--- DATA PROVIDED ---

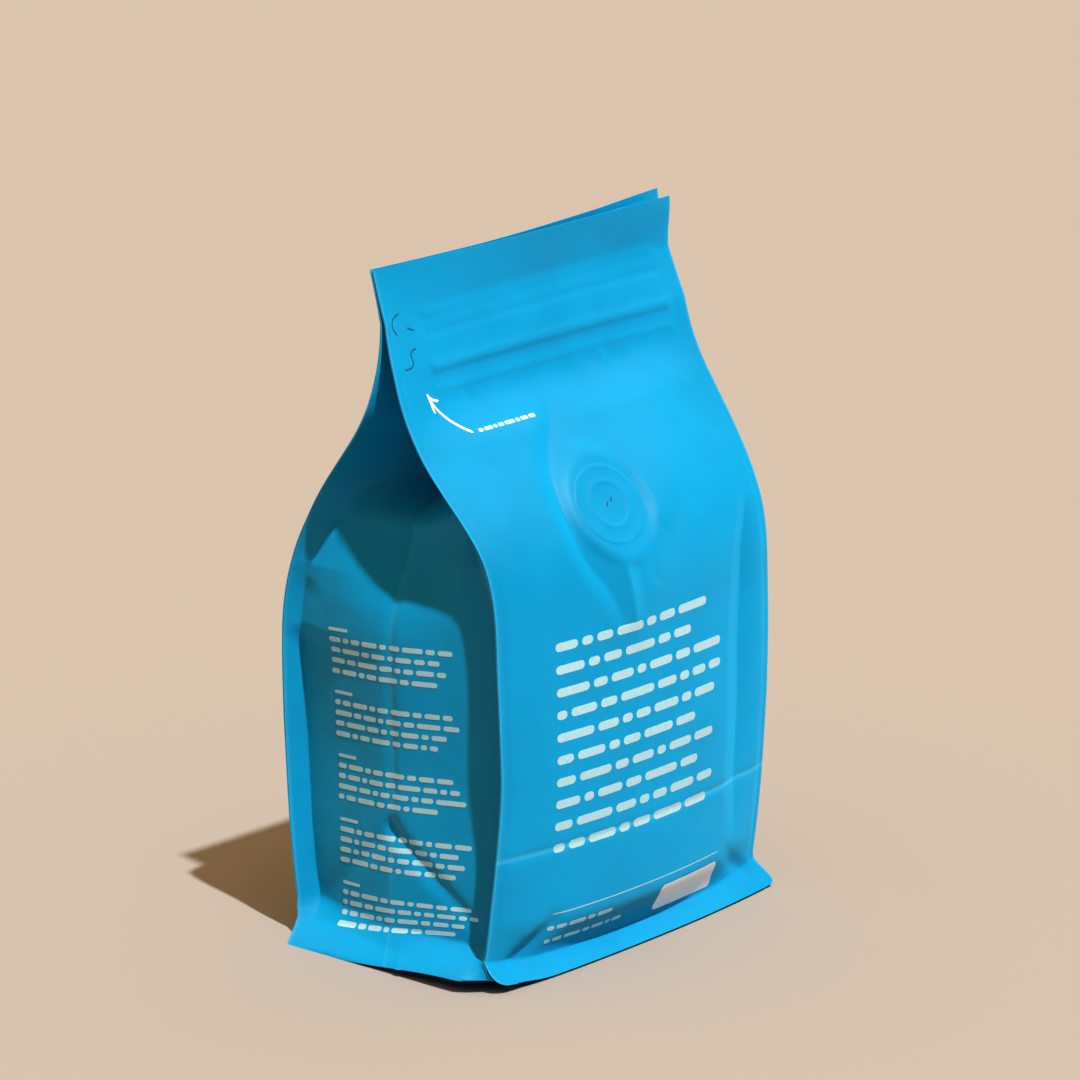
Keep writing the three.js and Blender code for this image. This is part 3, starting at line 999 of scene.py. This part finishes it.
def add_stroke(bm, line, width, place, steps=24):
    """Adds a thin stroke that follows line(t), a pair of numbers, with round-drawn ends."""
    off = sizes().ink * 1000

    def shape(s, t):
        a, b = line(s)
        a1, b1 = line(s + 1e-3)
        length = np.hypot(a1 - a, b1 - b)
        side = (t - 0.5) * width * np.sqrt(np.clip(1 - (2 * s - 1) ** 40, 0.05, 1))
        return place(a - (b1 - b) / length * side, b + (a1 - a) / length * side, off)

    add_sheet(bm, steps, 3, shape)


def curve_through(start, middle, end):
    """A bend from start to end that is pulled towards middle."""

    def line(t):
        return tuple(
            (1 - t) ** 2 * a + 2 * t * (1 - t) * b + t**2 * c
            for a, b, c in zip(start, middle, end)
        )

    return line


ARROW = {
    "shaft": ((-44.4, 177.5), (-52.5, 181.5), (-56.4, 190.6)),
    "point": ((-56.6, 190.9), (-55.4, 188.4)),
    "barbs": ((-51.6, 187.8), (-55.2, 184.6)),
}
TAB_SLITS = (
    ((-62.2, 217.3), (-70.5, 216.0), (-64.9, 210.7)),
    ((-59.7, 212.2), (-58.2, 211.3), (-56.6, 210.8)),
    ((-57.4, 205.3), (-61.4, 205.2), (-60.3, 202.6)),
    ((-60.3, 202.6), (-59.2, 199.4), (-64.8, 200.0)),
)


class POUCH_OT_marks(bpy.types.Operator):
    """The opening arrow, and dark strips of painted shade over the die-cut slits of the tear tab and
    the pricks over the valve
    """

    bl_idname = "pouch.marks"
    bl_label = "Arrow and cuts"

    def execute(self, context):
        white = printed_ink("white_ink", finishes().white, 0.12)
        bm = new_bmesh()
        add_stroke(bm, curve_through(*ARROW["shaft"]), 0.75, front_place)
        for barb in ARROW["barbs"]:
            add_stroke(bm, curve_through(*ARROW["point"], barb), 0.8, front_place, 10)
        add_ink("arrow", bm, white)

        material, tree, shader = new_material("painted_cut_shade")
        if tree is not None:
            # painted shade: a dark tone stands in for the shadowed gap of a knife cut through the
            # same laminate
            place = add_node(tree, "ShaderNodeTexCoord").outputs["Object"]
            grain = add_node(
                tree, "ShaderNodeTexNoise", inputs={"Vector": place, "Scale": 900.0}
            ).outputs["Fac"]
            tone = add_node(
                tree,
                "ShaderNodeMix",
                {"data_type": "RGBA"},
                {
                    "Factor": grain,
                    "A": (*linear("#003A63"), 1),
                    "B": (*linear("#00588C"), 1),
                },
            )
            tree.links.new(tone.outputs["Result"], shader.inputs["Base Color"])
            shader.inputs["Roughness"].default_value = 0.6
        # dark strips of painted shade along the tab's slits and over the valve's pricks
        bm = new_bmesh()
        for slit in TAB_SLITS:
            add_stroke(bm, curve_through(*slit), 0.5, front_place, 18)
        for x, z in VENT_PRICKS:
            line = curve_through((x - 0.5, z - 0.7), (x - 0.4, z + 0.5), (x + 0.6, z + 0.6))
            add_stroke(bm, line, 0.5, lambda a, b, off: front_place(a, b, off + VENT_RISE), 8)
        add_ink("cuts", bm, material)
        return {"FINISHED"}


class POUCH_OT_stage(bpy.types.Operator):
    """Paper floor, a small high lamp, a broad warm one overhead, dim room light and the camera"""

    bl_idname = "pouch.stage"
    bl_label = "Studio"

    def execute(self, context):
        scene = context.scene
        paper, tree, shader = new_material("studio_paper")
        if tree is not None:
            place = add_node(tree, "ShaderNodeTexCoord").outputs["Object"]
            grain = add_node(
                tree, "ShaderNodeTexNoise", inputs={"Vector": place, "Scale": 600.0, "Detail": 3.0}
            ).outputs["Fac"]
            even = add_node(
                tree,
                "ShaderNodeMapRange",
                inputs={"Value": grain, "To Min": 0.97, "To Max": 1.03},
            ).outputs["Result"]
            tone = add_node(
                tree,
                "ShaderNodeHueSaturation",
                inputs={"Value": even, "Color": colour_of(finishes().paper)},
            )
            tree.links.new(tone.outputs["Color"], shader.inputs["Base Color"])
            shader.inputs["Roughness"].default_value = 0.9
            shader.inputs["Specular IOR Level"].default_value = 0.1
        bm = bmesh.new()
        bmesh.ops.create_circle(bm, cap_ends=True, segments=64, radius=8)
        mesh = bpy.data.meshes.new("floor")
        bm.to_mesh(mesh)
        bm.free()
        mesh.materials.append(paper)
        floor = bpy.data.objects.new("floor", mesh)
        scene.collection.objects.link(floor)

        for name, towards, angle, energy, tone in (
            ("key", (-0.12, -0.462, 0.88), 1.3, 4.9, (1.0, 0.96, 0.86)),
            ("overhead", (0, 0, 1), 110, 2.3, (1.0, 0.6, 0.25)),
        ):
            towards = Vector(towards)
            lamp = bpy.data.lights.new(name, "SUN")
            lamp.angle = math.radians(angle)
            lamp.energy = energy
            lamp.color = tone
            hung = bpy.data.objects.new(name, lamp)
            hung.location = towards * 2.8
            hung.rotation_mode = "QUATERNION"
            hung.rotation_quaternion = towards.to_track_quat("Z", "Y")
            scene.collection.objects.link(hung)

        world = bpy.data.worlds.new("room")
        world.use_nodes = True
        background = world.node_tree.nodes["Background"]
        background.inputs["Color"].default_value = (1.0, 0.8, 0.5, 1)
        background.inputs["Strength"].default_value = 0.12
        scene.world = world

        a, e = math.radians(VIEW_ROUND), math.radians(VIEW_RISE)
        back = Vector((-math.sin(a) * math.cos(e), -math.cos(a) * math.cos(e), math.sin(e)))
        right = Vector((math.cos(a), -math.sin(a), 0))
        up = back.cross(right)
        place = back * VIEW_REACH + right * VIEW_CENTRE[0] + up * VIEW_CENTRE[1]
        place += Vector((*BOX_SHIFT, 0))
        eye = bpy.data.cameras.new("camera")
        eye.sensor_width = 36
        eye.lens = VIEW_LENS
        eye.clip_start, eye.clip_end = 0.1, 40
        camera = bpy.data.objects.new("camera", eye)
        camera.location = place / 1000
        camera.rotation_mode = "QUATERNION"
        camera.rotation_quaternion = back.to_track_quat("Z", "Y")
        scene.collection.objects.link(camera)
        scene.camera = camera
        scene.view_settings.view_transform = "Standard"
        scene.view_settings.look = "Medium High Contrast"
        return {"FINISHED"}


OPERATORS = (
    POUCH_OT_panels,
    POUCH_OT_gussets,
    POUCH_OT_base,
    POUCH_OT_valve,
    POUCH_OT_print,
    POUCH_OT_marks,
    POUCH_OT_stage,
)


class POUCH_PT_sidebar(bpy.types.Panel):
    """Lists the steps that build the pouch"""

    bl_idname = "POUCH_PT_sidebar"
    bl_label = "Pouch"
    bl_space_type = "VIEW_3D"
    bl_region_type = "UI"
    bl_category = "Pouch"

    def draw(self, context):
        for group in (sizes(), finishes()):
            for key in group.__annotations__:
                self.layout.prop(group, key)
        for operator in OPERATORS:
            self.layout.operator(operator.bl_idname)


CLASSES = (PouchSizes, PouchFinishes, *OPERATORS, POUCH_PT_sidebar)


def register():
    for cls in CLASSES:
        bpy.utils.register_class(cls)
    bpy.types.Scene.pouch_sizes = bpy.props.PointerProperty(type=PouchSizes)
    bpy.types.Scene.pouch_finishes = bpy.props.PointerProperty(type=PouchFinishes)


def unregister():
    del bpy.types.Scene.pouch_finishes
    del bpy.types.Scene.pouch_sizes
    for cls in reversed(CLASSES):
        bpy.utils.unregister_class(cls)


def main():
    register()
    bpy.ops.pouch.panels()
    bpy.ops.pouch.gussets()
    bpy.ops.pouch.base()
    bpy.ops.pouch.valve()
    bpy.ops.pouch.print()
    bpy.ops.pouch.marks()
    bpy.ops.pouch.stage()


if __name__ == "__main__":
    main()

---

Quote exactly the lines running from the start of the listing above through the line where "off = sizes().ink * 1000" is found, and output no other lines.

*EXERCISE RESULT*
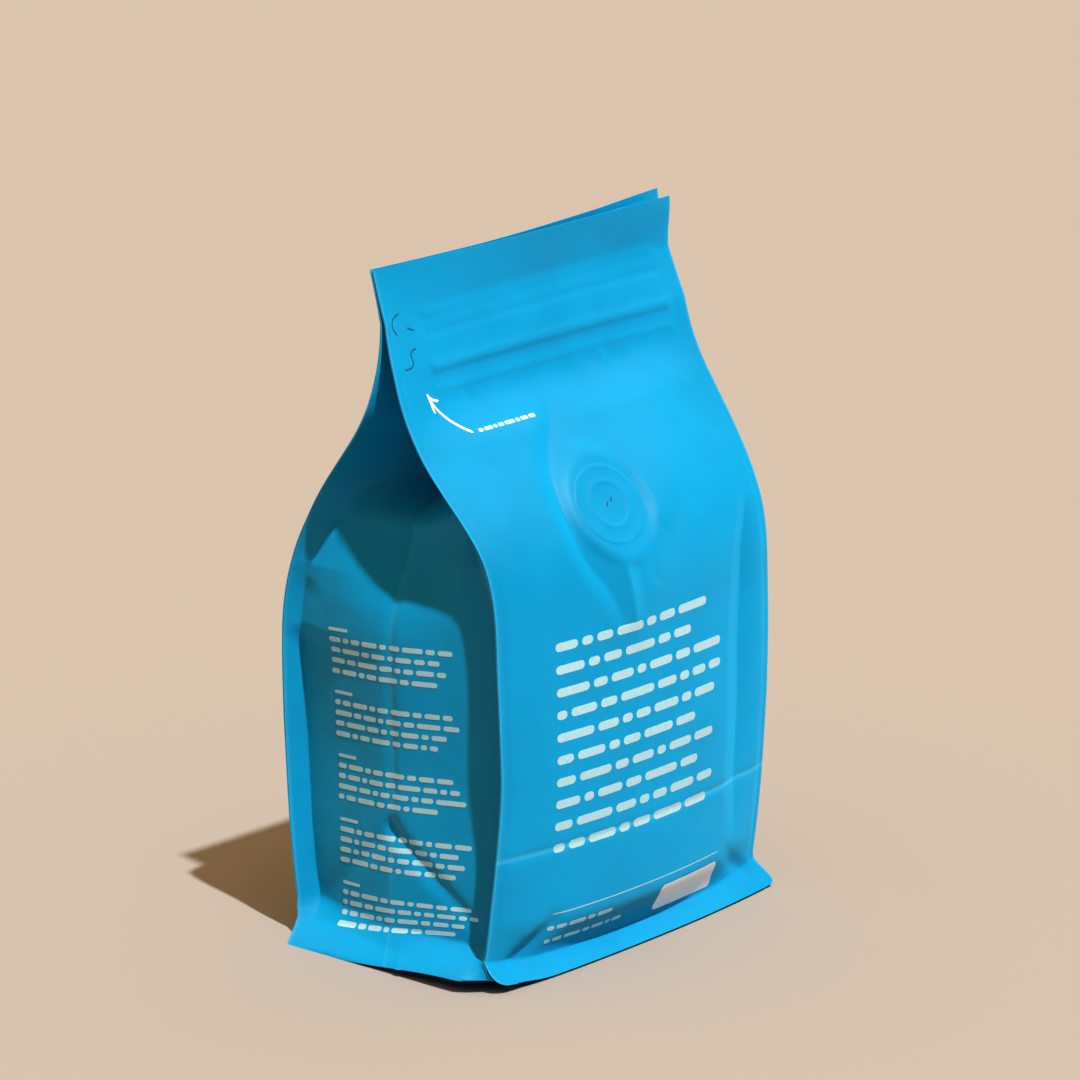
Keep writing the three.js and Blender code for this image. This is part 3, starting at line 999 of scene.py. This part finishes it.
def add_stroke(bm, line, width, place, steps=24):
    """Adds a thin stroke that follows line(t), a pair of numbers, with round-drawn ends."""
    off = sizes().ink * 1000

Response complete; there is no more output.